Set task: Each line from the one containing "Continue the three.js" through the one containing "return made" is to be retyped exactly, both end lines included, and all other lines left out.

-- start --

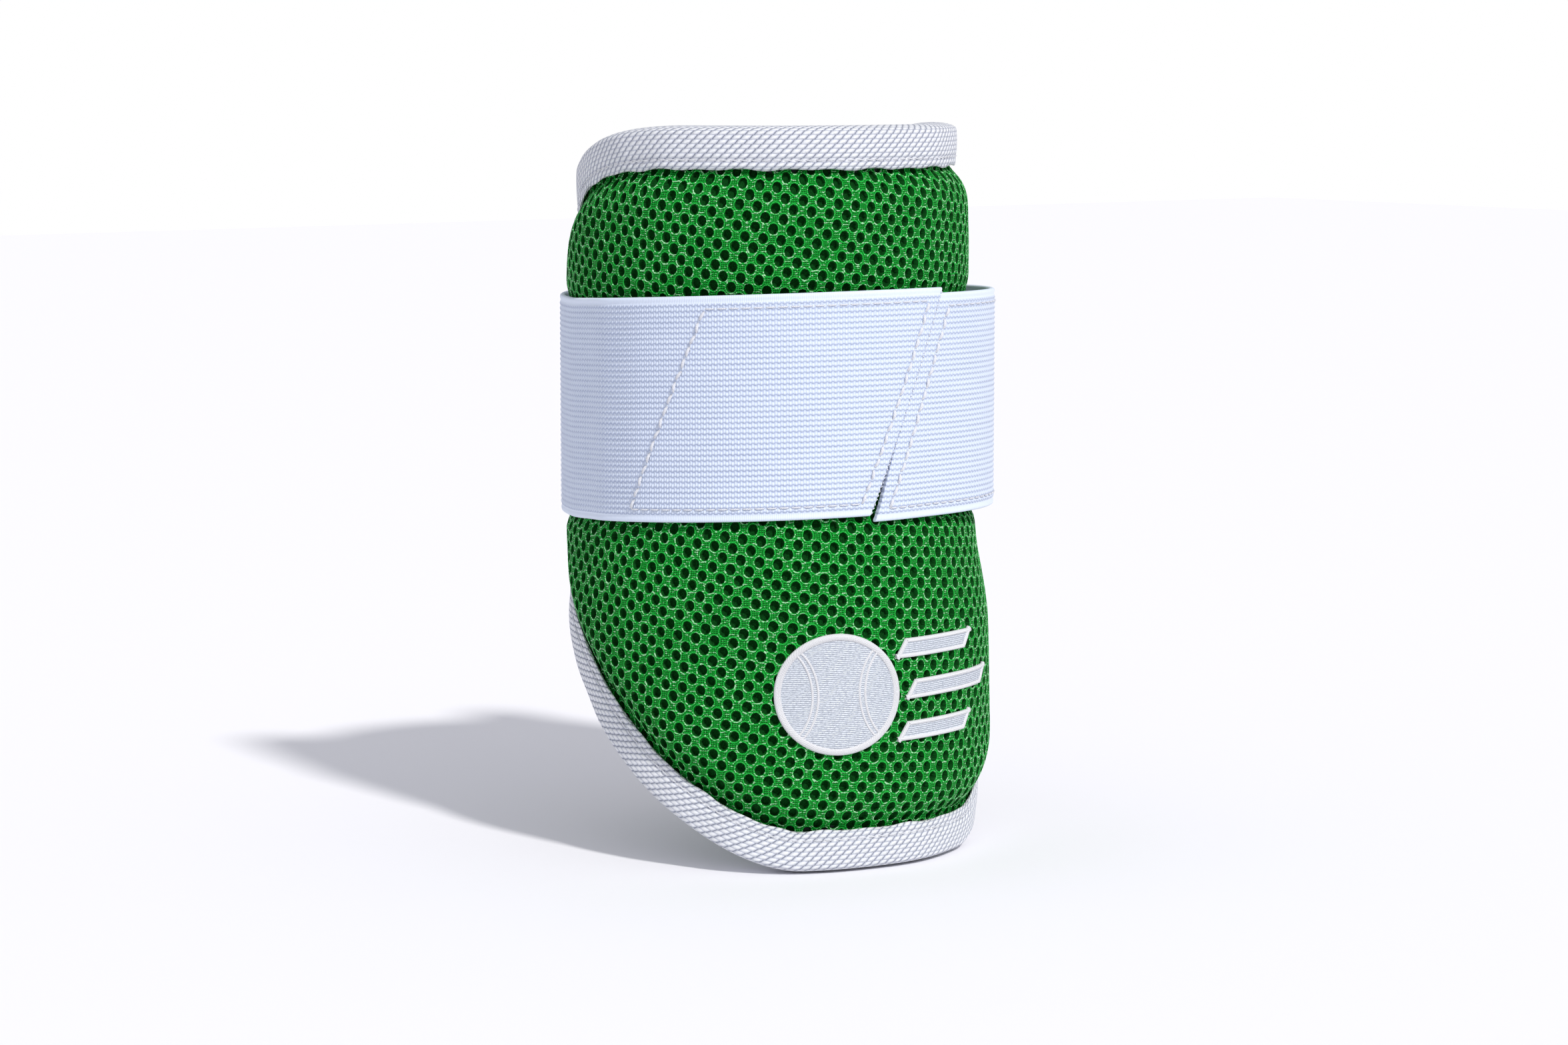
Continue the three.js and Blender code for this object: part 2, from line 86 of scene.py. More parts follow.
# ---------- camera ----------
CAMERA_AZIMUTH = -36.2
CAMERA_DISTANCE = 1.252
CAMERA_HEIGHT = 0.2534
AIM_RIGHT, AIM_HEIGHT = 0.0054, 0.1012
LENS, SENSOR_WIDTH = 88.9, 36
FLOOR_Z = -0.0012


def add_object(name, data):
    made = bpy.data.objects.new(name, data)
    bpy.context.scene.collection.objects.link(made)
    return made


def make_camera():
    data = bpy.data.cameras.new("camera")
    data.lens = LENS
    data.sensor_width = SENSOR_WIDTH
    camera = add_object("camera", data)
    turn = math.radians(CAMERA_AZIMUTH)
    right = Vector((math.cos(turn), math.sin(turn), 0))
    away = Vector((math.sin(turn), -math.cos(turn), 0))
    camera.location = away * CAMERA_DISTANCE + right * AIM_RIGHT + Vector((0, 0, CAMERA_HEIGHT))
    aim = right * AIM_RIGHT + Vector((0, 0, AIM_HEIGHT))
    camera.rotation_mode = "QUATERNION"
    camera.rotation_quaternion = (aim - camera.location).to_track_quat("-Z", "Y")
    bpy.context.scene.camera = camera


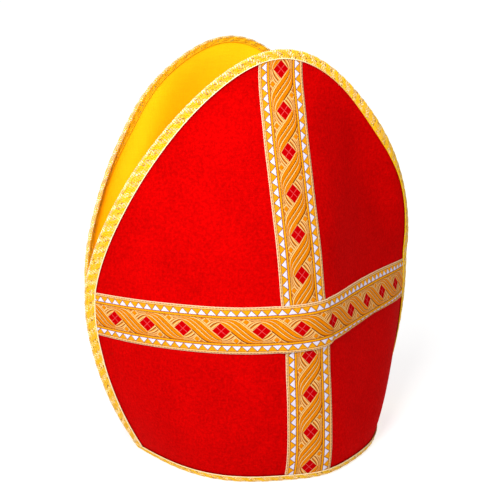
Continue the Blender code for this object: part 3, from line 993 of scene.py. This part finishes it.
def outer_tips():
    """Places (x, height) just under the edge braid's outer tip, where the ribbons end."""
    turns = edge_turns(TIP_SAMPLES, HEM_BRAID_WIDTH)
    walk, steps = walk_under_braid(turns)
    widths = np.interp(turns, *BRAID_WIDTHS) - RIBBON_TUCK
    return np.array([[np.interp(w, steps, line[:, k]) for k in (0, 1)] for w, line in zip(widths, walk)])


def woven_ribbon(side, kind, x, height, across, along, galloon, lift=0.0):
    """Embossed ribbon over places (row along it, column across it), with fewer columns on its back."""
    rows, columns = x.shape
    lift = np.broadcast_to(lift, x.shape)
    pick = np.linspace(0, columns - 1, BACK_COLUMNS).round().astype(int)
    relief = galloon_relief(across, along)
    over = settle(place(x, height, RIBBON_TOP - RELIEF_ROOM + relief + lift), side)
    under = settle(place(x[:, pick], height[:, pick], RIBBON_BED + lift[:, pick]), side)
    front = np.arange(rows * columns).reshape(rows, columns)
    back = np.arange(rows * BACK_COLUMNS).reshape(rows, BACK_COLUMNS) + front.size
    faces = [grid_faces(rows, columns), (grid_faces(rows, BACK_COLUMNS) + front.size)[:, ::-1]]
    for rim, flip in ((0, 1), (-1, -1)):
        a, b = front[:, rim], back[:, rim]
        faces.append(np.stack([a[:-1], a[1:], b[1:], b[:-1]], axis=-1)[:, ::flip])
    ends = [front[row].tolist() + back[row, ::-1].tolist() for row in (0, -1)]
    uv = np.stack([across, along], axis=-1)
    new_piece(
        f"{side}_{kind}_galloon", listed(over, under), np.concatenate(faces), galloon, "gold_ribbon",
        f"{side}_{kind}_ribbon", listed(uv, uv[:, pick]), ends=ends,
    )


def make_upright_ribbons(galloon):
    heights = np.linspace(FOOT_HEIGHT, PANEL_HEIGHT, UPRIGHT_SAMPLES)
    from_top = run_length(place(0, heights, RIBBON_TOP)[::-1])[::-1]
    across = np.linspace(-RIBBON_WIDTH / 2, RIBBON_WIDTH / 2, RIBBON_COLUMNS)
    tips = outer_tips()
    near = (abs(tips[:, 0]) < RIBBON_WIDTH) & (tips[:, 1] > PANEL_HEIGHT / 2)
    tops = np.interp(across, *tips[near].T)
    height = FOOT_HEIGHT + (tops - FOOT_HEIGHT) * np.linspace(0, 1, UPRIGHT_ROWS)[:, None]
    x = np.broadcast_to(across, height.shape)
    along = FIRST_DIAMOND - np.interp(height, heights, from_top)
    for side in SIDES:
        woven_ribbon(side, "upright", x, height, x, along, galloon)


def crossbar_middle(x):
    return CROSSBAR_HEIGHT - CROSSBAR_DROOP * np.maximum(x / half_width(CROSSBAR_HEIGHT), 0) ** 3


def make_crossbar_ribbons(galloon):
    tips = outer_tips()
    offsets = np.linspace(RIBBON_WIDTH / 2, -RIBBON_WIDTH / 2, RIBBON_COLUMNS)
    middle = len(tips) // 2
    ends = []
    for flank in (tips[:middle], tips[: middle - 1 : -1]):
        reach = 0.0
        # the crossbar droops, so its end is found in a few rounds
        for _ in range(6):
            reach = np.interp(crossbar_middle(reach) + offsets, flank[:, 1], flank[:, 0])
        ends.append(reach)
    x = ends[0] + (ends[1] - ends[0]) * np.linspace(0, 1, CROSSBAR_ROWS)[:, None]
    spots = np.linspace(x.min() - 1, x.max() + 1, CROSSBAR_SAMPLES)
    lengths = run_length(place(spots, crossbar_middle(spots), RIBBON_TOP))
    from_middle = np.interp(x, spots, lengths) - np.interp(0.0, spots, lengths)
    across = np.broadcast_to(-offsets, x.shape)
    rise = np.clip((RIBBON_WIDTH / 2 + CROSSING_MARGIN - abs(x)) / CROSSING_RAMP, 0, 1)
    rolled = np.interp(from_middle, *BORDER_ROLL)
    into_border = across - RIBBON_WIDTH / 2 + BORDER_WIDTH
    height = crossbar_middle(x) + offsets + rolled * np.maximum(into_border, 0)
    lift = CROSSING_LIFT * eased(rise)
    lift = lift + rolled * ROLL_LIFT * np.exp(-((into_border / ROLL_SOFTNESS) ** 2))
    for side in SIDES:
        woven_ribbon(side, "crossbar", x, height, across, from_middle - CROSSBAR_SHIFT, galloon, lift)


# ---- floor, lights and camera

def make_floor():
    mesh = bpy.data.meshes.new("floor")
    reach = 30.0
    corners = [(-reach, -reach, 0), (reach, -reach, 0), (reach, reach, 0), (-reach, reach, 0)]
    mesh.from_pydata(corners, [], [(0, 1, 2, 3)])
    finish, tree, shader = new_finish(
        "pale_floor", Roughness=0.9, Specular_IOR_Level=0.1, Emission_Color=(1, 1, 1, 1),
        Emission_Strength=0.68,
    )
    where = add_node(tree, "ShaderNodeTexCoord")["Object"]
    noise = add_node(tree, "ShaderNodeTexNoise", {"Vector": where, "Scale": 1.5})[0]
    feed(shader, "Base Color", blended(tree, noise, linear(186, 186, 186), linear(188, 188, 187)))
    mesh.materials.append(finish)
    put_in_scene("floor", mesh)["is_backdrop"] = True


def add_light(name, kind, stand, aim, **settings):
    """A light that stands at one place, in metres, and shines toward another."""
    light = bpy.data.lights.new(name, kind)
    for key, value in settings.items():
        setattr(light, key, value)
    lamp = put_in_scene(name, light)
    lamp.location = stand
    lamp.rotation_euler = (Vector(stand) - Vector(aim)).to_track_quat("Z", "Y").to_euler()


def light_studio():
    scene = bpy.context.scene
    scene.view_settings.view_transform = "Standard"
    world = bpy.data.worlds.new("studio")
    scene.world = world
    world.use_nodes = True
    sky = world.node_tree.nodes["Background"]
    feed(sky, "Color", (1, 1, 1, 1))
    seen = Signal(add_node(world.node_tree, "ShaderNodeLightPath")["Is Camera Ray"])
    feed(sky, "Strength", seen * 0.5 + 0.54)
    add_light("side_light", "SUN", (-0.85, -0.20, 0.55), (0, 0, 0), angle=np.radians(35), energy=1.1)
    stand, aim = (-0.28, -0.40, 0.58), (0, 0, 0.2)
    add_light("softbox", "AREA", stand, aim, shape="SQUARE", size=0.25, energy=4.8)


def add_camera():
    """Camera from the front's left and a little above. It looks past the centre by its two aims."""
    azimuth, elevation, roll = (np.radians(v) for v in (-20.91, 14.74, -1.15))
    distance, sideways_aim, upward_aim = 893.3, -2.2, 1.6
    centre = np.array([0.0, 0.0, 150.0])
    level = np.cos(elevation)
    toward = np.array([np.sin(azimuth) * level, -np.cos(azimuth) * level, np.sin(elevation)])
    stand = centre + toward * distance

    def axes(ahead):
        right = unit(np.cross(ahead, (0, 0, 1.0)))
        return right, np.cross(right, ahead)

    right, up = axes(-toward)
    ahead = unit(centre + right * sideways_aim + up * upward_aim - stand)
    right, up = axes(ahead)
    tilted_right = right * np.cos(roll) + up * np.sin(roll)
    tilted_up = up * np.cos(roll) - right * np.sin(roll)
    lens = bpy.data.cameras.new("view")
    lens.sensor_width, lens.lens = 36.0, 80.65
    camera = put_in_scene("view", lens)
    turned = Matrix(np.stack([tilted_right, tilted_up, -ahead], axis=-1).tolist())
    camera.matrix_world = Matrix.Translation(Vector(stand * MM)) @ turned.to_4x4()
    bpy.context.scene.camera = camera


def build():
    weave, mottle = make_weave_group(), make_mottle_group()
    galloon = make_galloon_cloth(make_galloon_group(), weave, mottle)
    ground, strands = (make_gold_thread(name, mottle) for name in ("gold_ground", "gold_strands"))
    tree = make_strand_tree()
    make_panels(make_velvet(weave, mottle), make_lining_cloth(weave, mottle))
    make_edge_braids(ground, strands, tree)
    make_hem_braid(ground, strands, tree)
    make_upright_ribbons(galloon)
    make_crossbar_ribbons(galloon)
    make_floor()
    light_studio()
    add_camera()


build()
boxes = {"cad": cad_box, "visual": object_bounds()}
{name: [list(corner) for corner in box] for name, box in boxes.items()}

-- end --
-- start --

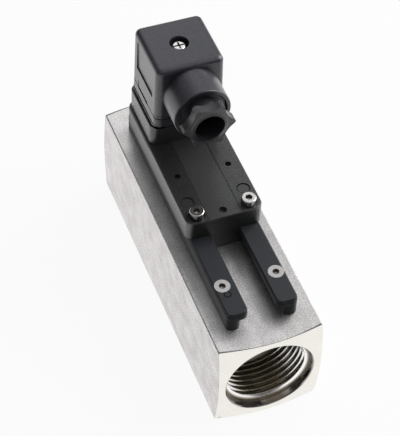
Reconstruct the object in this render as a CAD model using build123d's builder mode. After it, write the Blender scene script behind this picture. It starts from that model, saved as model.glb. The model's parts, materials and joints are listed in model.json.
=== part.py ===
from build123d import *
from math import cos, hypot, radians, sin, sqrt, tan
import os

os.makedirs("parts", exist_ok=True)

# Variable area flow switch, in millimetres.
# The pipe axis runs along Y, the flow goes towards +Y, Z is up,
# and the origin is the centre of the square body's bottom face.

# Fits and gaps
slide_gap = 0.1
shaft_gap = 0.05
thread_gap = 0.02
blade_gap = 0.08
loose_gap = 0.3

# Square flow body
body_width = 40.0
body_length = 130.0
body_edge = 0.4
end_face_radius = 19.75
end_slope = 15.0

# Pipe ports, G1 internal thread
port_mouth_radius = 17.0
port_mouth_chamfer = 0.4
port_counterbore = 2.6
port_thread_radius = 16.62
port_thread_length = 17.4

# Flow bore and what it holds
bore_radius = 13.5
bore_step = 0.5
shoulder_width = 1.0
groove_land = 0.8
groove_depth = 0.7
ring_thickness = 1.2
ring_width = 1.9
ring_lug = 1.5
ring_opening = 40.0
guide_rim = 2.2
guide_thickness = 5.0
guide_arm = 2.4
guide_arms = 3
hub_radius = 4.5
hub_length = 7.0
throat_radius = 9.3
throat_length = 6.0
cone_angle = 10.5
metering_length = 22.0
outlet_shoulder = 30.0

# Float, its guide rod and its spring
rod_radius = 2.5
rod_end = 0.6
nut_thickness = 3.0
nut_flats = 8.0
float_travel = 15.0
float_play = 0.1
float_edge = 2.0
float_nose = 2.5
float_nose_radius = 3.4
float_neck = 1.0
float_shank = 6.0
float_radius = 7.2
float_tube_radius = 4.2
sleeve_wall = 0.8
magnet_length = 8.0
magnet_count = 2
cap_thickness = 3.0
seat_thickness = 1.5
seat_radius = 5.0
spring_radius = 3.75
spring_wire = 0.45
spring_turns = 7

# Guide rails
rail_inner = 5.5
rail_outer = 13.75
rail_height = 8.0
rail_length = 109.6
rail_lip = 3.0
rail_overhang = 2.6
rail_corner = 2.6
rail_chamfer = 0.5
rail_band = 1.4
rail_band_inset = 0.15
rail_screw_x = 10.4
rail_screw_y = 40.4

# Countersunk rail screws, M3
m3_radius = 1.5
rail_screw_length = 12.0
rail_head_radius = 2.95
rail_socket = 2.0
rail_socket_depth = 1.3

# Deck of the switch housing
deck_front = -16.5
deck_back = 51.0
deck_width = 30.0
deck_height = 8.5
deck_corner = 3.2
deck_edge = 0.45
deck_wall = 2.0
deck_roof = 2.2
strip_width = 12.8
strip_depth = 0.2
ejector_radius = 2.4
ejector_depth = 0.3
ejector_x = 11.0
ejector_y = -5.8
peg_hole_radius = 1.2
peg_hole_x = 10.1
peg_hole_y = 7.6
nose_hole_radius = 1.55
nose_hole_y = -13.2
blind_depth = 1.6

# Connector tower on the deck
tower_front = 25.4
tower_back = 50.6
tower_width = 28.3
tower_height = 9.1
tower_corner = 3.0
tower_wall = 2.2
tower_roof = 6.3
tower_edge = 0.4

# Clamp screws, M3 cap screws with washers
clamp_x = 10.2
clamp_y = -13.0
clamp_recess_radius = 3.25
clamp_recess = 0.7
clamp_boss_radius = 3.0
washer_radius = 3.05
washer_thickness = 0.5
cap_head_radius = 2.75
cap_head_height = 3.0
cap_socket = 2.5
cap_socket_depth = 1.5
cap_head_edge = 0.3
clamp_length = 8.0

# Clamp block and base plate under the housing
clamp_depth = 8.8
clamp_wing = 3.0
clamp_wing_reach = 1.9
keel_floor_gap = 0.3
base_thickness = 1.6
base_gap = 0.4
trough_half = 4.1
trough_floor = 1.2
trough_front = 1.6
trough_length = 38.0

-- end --

Exercise output:
Continue the three.js and Blender code for this object: part 2, from line 86 of scene.py. More parts follow.
# ---------- camera ----------
CAMERA_AZIMUTH = -36.2
CAMERA_DISTANCE = 1.252
CAMERA_HEIGHT = 0.2534
AIM_RIGHT, AIM_HEIGHT = 0.0054, 0.1012
LENS, SENSOR_WIDTH = 88.9, 36
FLOOR_Z = -0.0012


def add_object(name, data):
    made = bpy.data.objects.new(name, data)
    bpy.context.scene.collection.objects.link(made)
    return made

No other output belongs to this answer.